Gordon Folkman works in the state's revenue department and says it's been a long time since the state has taken a look at how power plants are valued for tax purposes.

"The rules that govern these practices haven't been reviewed in many, many years. In fact it hasn't received a comprehensive review since the early 1970s," Folkman said.

The revenue department and power companies both find problems with the current system. Xcel Energy's Darrin Lahr said while property and equipment at other businesses in the state is allowed to fully depreciate with age, that's something power companies can't do.

"Typically as things get older the valuation becomes less. In our case, through these rules, we reach a certain point where we're not allowed to depreciate the property any further," Lahr said.

Lahr feels the value of Xcel's property is often inflated on tax rolls. He said the end result is higher property taxes for the company, and higher costs to their customers.

People might find it hard to sympathize with property owners in power plant towns. Even if they see an increase in taxes, they're still likely to pay less than the average homeowner. But Steve Nyhus, and attorney with the Coalition of Utility Cities says people living with a power plant in their backyard deserve a break on their taxes. The Coalition is a lobbying group for eight Minnesota communities with power plants. Nyhus claims a power plant isn't exactly a golden goose.

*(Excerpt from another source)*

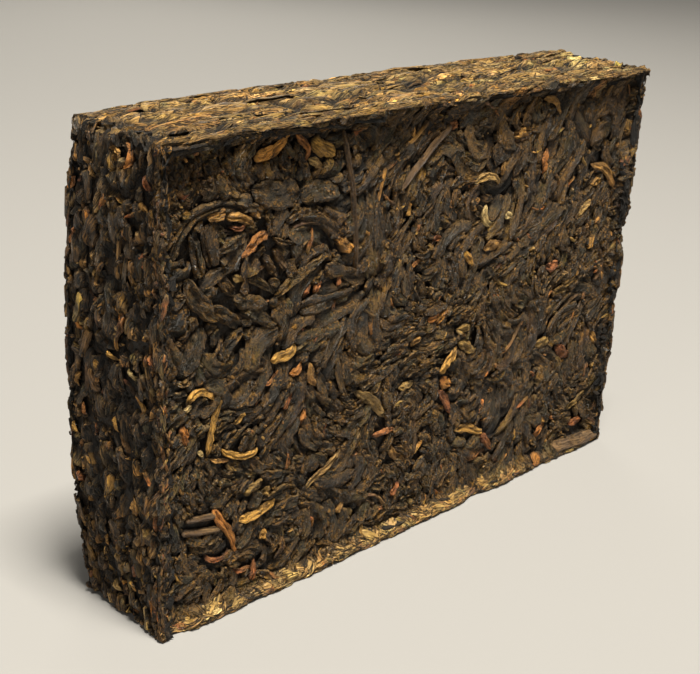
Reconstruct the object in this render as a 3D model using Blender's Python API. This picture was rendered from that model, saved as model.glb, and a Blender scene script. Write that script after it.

"They're taking up land that could be used for other development. You have air pollution, noise pollution, coal train traffic, nuclear waste and security concerns. We see those property tax revenues as more than fair compensation to host communities for the cost of hosting these plants," Nyhus said.

Nyhus feels it's up to the state to help power plant communities through any budget shortfalls if the tax change takes effect. There's legislation in both the Minnesota House and Senate that proposes delaying any rule changes so the state can determine if it should help those towns deal with loss of revenue. The Department of Revenue says any rule changes would take a few years to implement, and could include a phase-in period.